-- BEGIN --

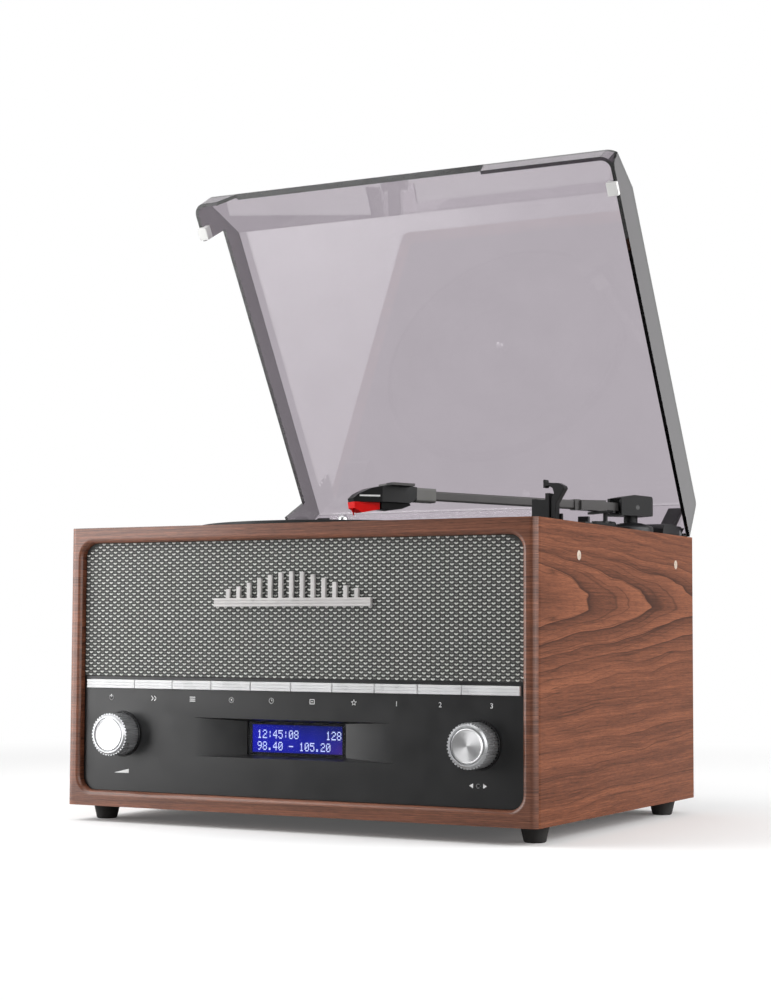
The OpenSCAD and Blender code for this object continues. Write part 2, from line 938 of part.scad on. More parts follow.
// Side outline of the lid from its rim up, with every face moved in by t
module lid_side(t) {
    top = lid_h - t;
    rear = -(lid_rear + t);
    r = lid_back_round - t > 0.5 ? lid_back_round - t : 0.5;
    front = -(lid_l - t);
    // Where the moved sloping face meets the front wall and the top
    slope = (lid_l - lid_flat)/(lid_h - lid_nose);
    lean = t*sqrt(1 + slope*slope);
    nose_h = lid_nose - (lean - t)/slope;
    flat_s = -(lid_flat - (lean - t*slope));
    difference() {
        polygon([
            [rear, t > 0 ? -1 : 0], [rear - lid_draft*top, top], [flat_s, top],
            [front, nose_h], [front, t > 0 ? -1 : 0]
        ]);
        // Round on the back top edge
        translate([rear - lid_draft*top - r, top - r])
            difference() {
                square(r + 2);
                circle(r);
            }
    }
}

// Front outline of the lid: walls that lean in towards the top
module lid_across(t) {
    low = t > 0 ? -1 : 0;
    half = lid_half - t;
    polygon([
        [half - lid_draft*low, low], [half - lid_draft*lid_h, lid_h + 0.01 - t],
        [-half + lid_draft*lid_h, lid_h + 0.01 - t], [-half + lid_draft*low, low]
    ]);
}

module lid_body(t) {
    intersection() {
        sideways(-lid_half, 2*lid_half)
            lid_side(t);
        facing(-lid_l - 5, lid_l + 20)
            lid_across(t);
        // Round front corners
        translate([0, 0, -2])
            linear_extrude(lid_h + 4) {
                r = 9 - t;
                half = lid_half - t;
                translate([-half, -lid_l + t + r])
                    square([2*half, lid_l + 20]);
                translate([-half + r, -lid_l + t])
                    square([2*half - 2*r, lid_l]);
                for (s = [-1, 1])
                    translate([s*(half - r), -lid_l + t + r])
                        circle(r);
            }
    }
}

slot_left = [21, lid_l - 27.3];
slot_front = [px - 94.5, px + 104.5];
slot_rear = [px - 86.5, px + 88.5];
slot_rear_h = 16;

module lid_cover() {
    color("#b8b0b8", 0.5)
    placed() lid_frame() difference() {
        lid_body(0);
        lid_body(lid_t);
        // A record overhangs the case on the left, at the front and at the back
        translate([-lid_half - 1, -slot_left[1], -1])
            cube([12, slot_left[1] - slot_left[0], slot_left_h + 1]);
        facing(-lid_l - 1, 8)
            polygon([
                [slot_front[0] - 6, -1], [slot_front[0] + 4, lid_nose], [slot_front[1] - 3, lid_nose],
                [slot_front[1], 1.5], [slot_front[1], -1]
            ]);
        facing(-8, 20)
            polygon([
                [slot_rear[0], -1], [slot_rear[0] + 3, slot_rear_h],
                [slot_rear[1] - 3, slot_rear_h], [slot_rear[1], -1]
            ]);
        // Notches over the hinges
        for (s = [-1, 1])
            translate([s*(ear_in + ear_out)/2, -3, 2])
                cube([ear_out - ear_in + 2, 20, 8], center = true);
    }
}

bumper_s = lid_l - 21.3;
bumper_l = 9;

module lid_bumpers() {
    color("#f2f2f0")
    placed() lid_frame() both_sides() {
        inner = lid_half - lid_t;
        translate([inner - 4.5, -bumper_s - bumper_l/2, -hinge_up + gap])
            cube([lid_half + 0.4 - inner + 4.5, bumper_l, hinge_up - gap]);
        translate([inner - 4.5, -bumper_s - bumper_l/2, -eps])
            cube([4.5 - lid_draft*4 - gap, bumper_l, 3]);
    }
}

leaf_h = 26;

module lid_hinges() {
    color("#1a1a1b")
    placed() lid_frame() both_sides() {
        face = -(lid_rear + lid_t);
        difference() {
            union() {
                translate([ear_in + ear_t + gap, 0, 0])
                    rotate([0, 90, 0])
                        cylinder(h = knuckle_w, r = knuckle_r);
                sideways(ear_in + ear_t + gap, knuckle_w)
                    polygon([
                        [face - gap, 0], [face - gap - lid_draft*leaf_h, leaf_h],
                        [face - gap - lid_draft*leaf_h - 2.5, leaf_h], [face - gap - 3.6, 0]
                    ]);
            }
            translate([ear_in, 0, 0])
                rotate([0, 90, 0])
                    cylinder(h = ear_out - ear_in, r = pin_r + run);
        }
    }
}

module hinge_brackets() {
    color("#1a1a1b")
    placed() both_sides() difference() {
        union() {
            // Block on the deck, rounded towards the front
            sideways(ear_in, ear_out - ear_in)
                difference() {
                    translate([case_d - 26, case_h])
                        square([25.5, 8.5]);
                    translate([case_d - 26, case_h + 8.5])
                        difference() {
                            translate([-1, -6])
                                square([7, 7]);
                            translate([6, -6])
                                circle(6);
                        }
                }
            // Ears behind the case
            for (x = [ear_in, ear_out - ear_t])
                sideways(x, ear_t) {
                    translate([hinge_y, hinge_z])
                        circle(ear_r);
                    translate([case_d - 5, case_h])
                        square([hinge_y - case_d + 5, hinge_up + ear_r]);
                }
        }
        // Room for the knuckle and the lid's wall between the ears
        translate([ear_in + ear_t, case_d - 1.5, case_h - 10])
            cube([knuckle_w + 2*gap, 30, 30]);
        translate([ear_in - 1, hinge_y, hinge_z])
            rotate([0, 90, 0])
                cylinder(h = ear_out - ear_in + 2, r = pin_r);
    }
}

module hinge_pins() {
    color("#a9a9ab")
    placed() both_sides()
        translate([ear_in, hinge_y, hinge_z])
            rotate([0, 90, 0])
                cylinder(h = ear_out - ear_in, r = pin_r);
}

// ---- Front panel and what it carries ----

panel_y = recess;
panel_back = recess + panel_t;
row_half = in_half - row_side;
well_knob_r = knob_r + 1.1;
well_knob_deep = 1.2;
window_low = scoop_low + 1.7;
window_high = scoop_high - 1.6;
window_y = recess + scoop_deep;
window_t = 1.5;
bush_r = 3.5;
shaft_r = 3;
board_y = recess + 13.5;
board_t = 1.6;
stud_r = 3;
stud_x = [-1, 1]*(in_half - 49.5);
stud_z = [30, 66];
tact_t = 3.5;
switch_front = board_y - tact_t;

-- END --

_TASK REQUIREMENTS_.
Reproduce the material verbatim, line by line.

_RESULT OF THIS EXERCISE_.
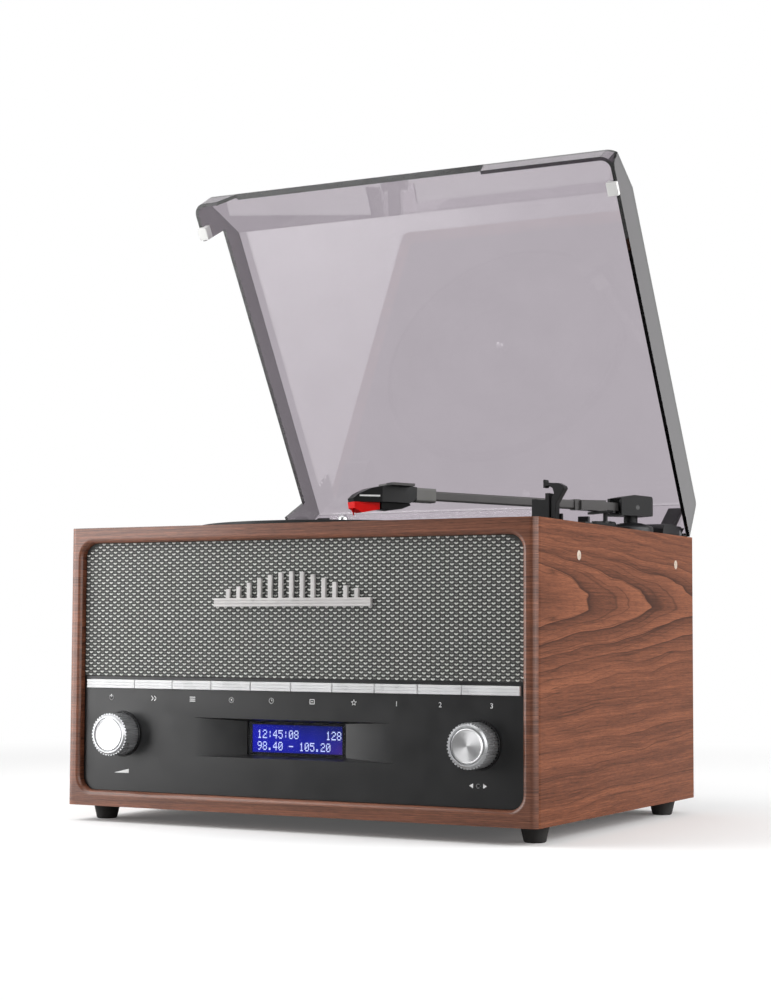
The OpenSCAD and Blender code for this object continues. Write part 2, from line 938 of part.scad on. More parts follow.
// Side outline of the lid from its rim up, with every face moved in by t
module lid_side(t) {
    top = lid_h - t;
    rear = -(lid_rear + t);
    r = lid_back_round - t > 0.5 ? lid_back_round - t : 0.5;
    front = -(lid_l - t);
    // Where the moved sloping face meets the front wall and the top
    slope = (lid_l - lid_flat)/(lid_h - lid_nose);
    lean = t*sqrt(1 + slope*slope);
    nose_h = lid_nose - (lean - t)/slope;
    flat_s = -(lid_flat - (lean - t*slope));
    difference() {
        polygon([
            [rear, t > 0 ? -1 : 0], [rear - lid_draft*top, top], [flat_s, top],
            [front, nose_h], [front, t > 0 ? -1 : 0]
        ]);
        // Round on the back top edge
        translate([rear - lid_draft*top - r, top - r])
            difference() {
                square(r + 2);
                circle(r);
            }
    }
}

// Front outline of the lid: walls that lean in towards the top
module lid_across(t) {
    low = t > 0 ? -1 : 0;
    half = lid_half - t;
    polygon([
        [half - lid_draft*low, low], [half - lid_draft*lid_h, lid_h + 0.01 - t],
        [-half + lid_draft*lid_h, lid_h + 0.01 - t], [-half + lid_draft*low, low]
    ]);
}

module lid_body(t) {
    intersection() {
        sideways(-lid_half, 2*lid_half)
            lid_side(t);
        facing(-lid_l - 5, lid_l + 20)
            lid_across(t);
        // Round front corners
        translate([0, 0, -2])
            linear_extrude(lid_h + 4) {
                r = 9 - t;
                half = lid_half - t;
                translate([-half, -lid_l + t + r])
                    square([2*half, lid_l + 20]);
                translate([-half + r, -lid_l + t])
                    square([2*half - 2*r, lid_l]);
                for (s = [-1, 1])
                    translate([s*(half - r), -lid_l + t + r])
                        circle(r);
            }
    }
}

slot_left = [21, lid_l - 27.3];
slot_front = [px - 94.5, px + 104.5];
slot_rear = [px - 86.5, px + 88.5];
slot_rear_h = 16;

module lid_cover() {
    color("#b8b0b8", 0.5)
    placed() lid_frame() difference() {
        lid_body(0);
        lid_body(lid_t);
        // A record overhangs the case on the left, at the front and at the back
        translate([-lid_half - 1, -slot_left[1], -1])
            cube([12, slot_left[1] - slot_left[0], slot_left_h + 1]);
        facing(-lid_l - 1, 8)
            polygon([
                [slot_front[0] - 6, -1], [slot_front[0] + 4, lid_nose], [slot_front[1] - 3, lid_nose],
                [slot_front[1], 1.5], [slot_front[1], -1]
            ]);
        facing(-8, 20)
            polygon([
                [slot_rear[0], -1], [slot_rear[0] + 3, slot_rear_h],
                [slot_rear[1] - 3, slot_rear_h], [slot_rear[1], -1]
            ]);
        // Notches over the hinges
        for (s = [-1, 1])
            translate([s*(ear_in + ear_out)/2, -3, 2])
                cube([ear_out - ear_in + 2, 20, 8], center = true);
    }
}

bumper_s = lid_l - 21.3;
bumper_l = 9;

module lid_bumpers() {
    color("#f2f2f0")
    placed() lid_frame() both_sides() {
        inner = lid_half - lid_t;
        translate([inner - 4.5, -bumper_s - bumper_l/2, -hinge_up + gap])
            cube([lid_half + 0.4 - inner + 4.5, bumper_l, hinge_up - gap]);
        translate([inner - 4.5, -bumper_s - bumper_l/2, -eps])
            cube([4.5 - lid_draft*4 - gap, bumper_l, 3]);
    }
}

leaf_h = 26;

module lid_hinges() {
    color("#1a1a1b")
    placed() lid_frame() both_sides() {
        face = -(lid_rear + lid_t);
        difference() {
            union() {
                translate([ear_in + ear_t + gap, 0, 0])
                    rotate([0, 90, 0])
                        cylinder(h = knuckle_w, r = knuckle_r);
                sideways(ear_in + ear_t + gap, knuckle_w)
                    polygon([
                        [face - gap, 0], [face - gap - lid_draft*leaf_h, leaf_h],
                        [face - gap - lid_draft*leaf_h - 2.5, leaf_h], [face - gap - 3.6, 0]
                    ]);
            }
            translate([ear_in, 0, 0])
                rotate([0, 90, 0])
                    cylinder(h = ear_out - ear_in, r = pin_r + run);
        }
    }
}

module hinge_brackets() {
    color("#1a1a1b")
    placed() both_sides() difference() {
        union() {
            // Block on the deck, rounded towards the front
            sideways(ear_in, ear_out - ear_in)
                difference() {
                    translate([case_d - 26, case_h])
                        square([25.5, 8.5]);
                    translate([case_d - 26, case_h + 8.5])
                        difference() {
                            translate([-1, -6])
                                square([7, 7]);
                            translate([6, -6])
                                circle(6);
                        }
                }
            // Ears behind the case
            for (x = [ear_in, ear_out - ear_t])
                sideways(x, ear_t) {
                    translate([hinge_y, hinge_z])
                        circle(ear_r);
                    translate([case_d - 5, case_h])
                        square([hinge_y - case_d + 5, hinge_up + ear_r]);
                }
        }
        // Room for the knuckle and the lid's wall between the ears
        translate([ear_in + ear_t, case_d - 1.5, case_h - 10])
            cube([knuckle_w + 2*gap, 30, 30]);
        translate([ear_in - 1, hinge_y, hinge_z])
            rotate([0, 90, 0])
                cylinder(h = ear_out - ear_in + 2, r = pin_r);
    }
}

module hinge_pins() {
    color("#a9a9ab")
    placed() both_sides()
        translate([ear_in, hinge_y, hinge_z])
            rotate([0, 90, 0])
                cylinder(h = ear_out - ear_in, r = pin_r);
}

// ---- Front panel and what it carries ----

panel_y = recess;
panel_back = recess + panel_t;
row_half = in_half - row_side;
well_knob_r = knob_r + 1.1;
well_knob_deep = 1.2;
window_low = scoop_low + 1.7;
window_high = scoop_high - 1.6;
window_y = recess + scoop_deep;
window_t = 1.5;
bush_r = 3.5;
shaft_r = 3;
board_y = recess + 13.5;
board_t = 1.6;
stud_r = 3;
stud_x = [-1, 1]*(in_half - 49.5);
stud_z = [30, 66];
tact_t = 3.5;
switch_front = board_y - tact_t;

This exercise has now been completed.